Now I don't care to get involved in the Bev Harris debate - but quite a bit of the commentary on this has focused on the issue of whether or not Steve Heller actually did break the law by revealing priveledged material. And in fairness it seems that he just might have - technically, and if so he probably should face the music. But that doesn't mean he did the wrong thing.
From the original LATimes peice:
Although state law protects whistle-blowers from retaliation by their employers, they can still be criminally prosecuted, said Tom Devine, legal director at the Washington, D.C.-based Government Accountability Project.
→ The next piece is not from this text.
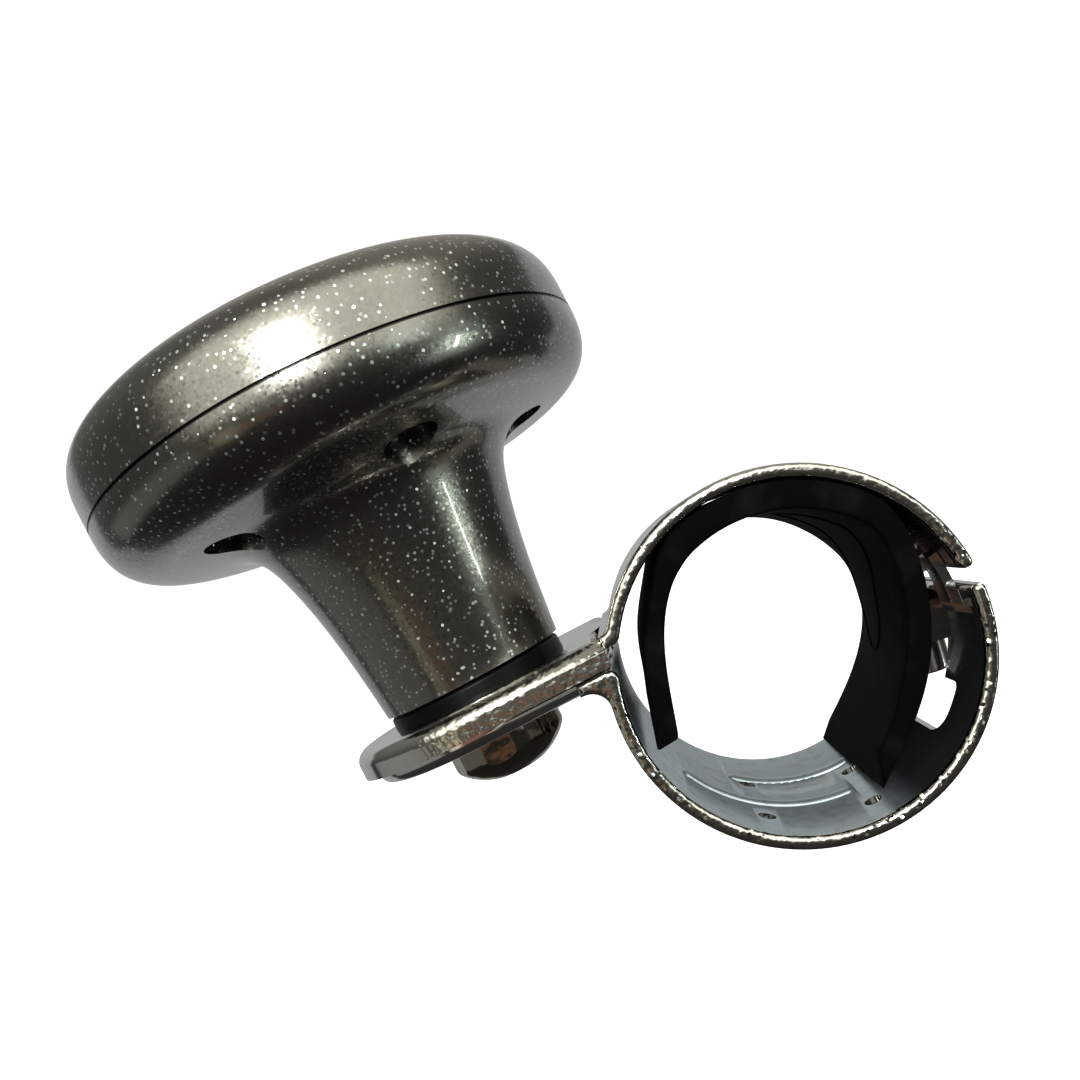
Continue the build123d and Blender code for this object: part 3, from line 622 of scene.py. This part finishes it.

"It's very rare that it's successful," he said. "It's a tactic where the primary goal may be to scare other would-be whistle-blowers rather than a realistic attempt to obtain a conviction."
And I think this is the precisely point. This prosecution is a
scare tactic. My feeling is that sometimes it just may infact be neccesary to risk legal punishment in order to accomplish a far greater good. This is doctrine behind all acts of Civil Disobedience from sit-ins to marches. Those people who abuse the law, and the color of authority to accomplish their ends frequently exploit the
of the law to intimidate and silence dissenters.
If CBS and Dr. Jeffrey Wigand hadn't taken the legal risks facing them, we probably still wouldn't know that nicotine is addictive.
If people like Russell Tice hadn't spoken out about the NSA domestic spying program, we still wouldn't know a thing about it.
I'm not saying the "ends justify the means", I'm simply saying there's a reason we have whistle-blower laws, there are reasons these people need to be protected from retalitation. IMO The fact that someone can be a witness and source for the California Attorney General only to be trashed by the LA District Attorney is a loophole that needs to be closed to protect all future efforts by people to speak Truth to Power.
If Linda Tripp can get immunity from Ken Starr, Steve Heller deserves a decent and robust defense.
Naturally, reasonable minds may disagree.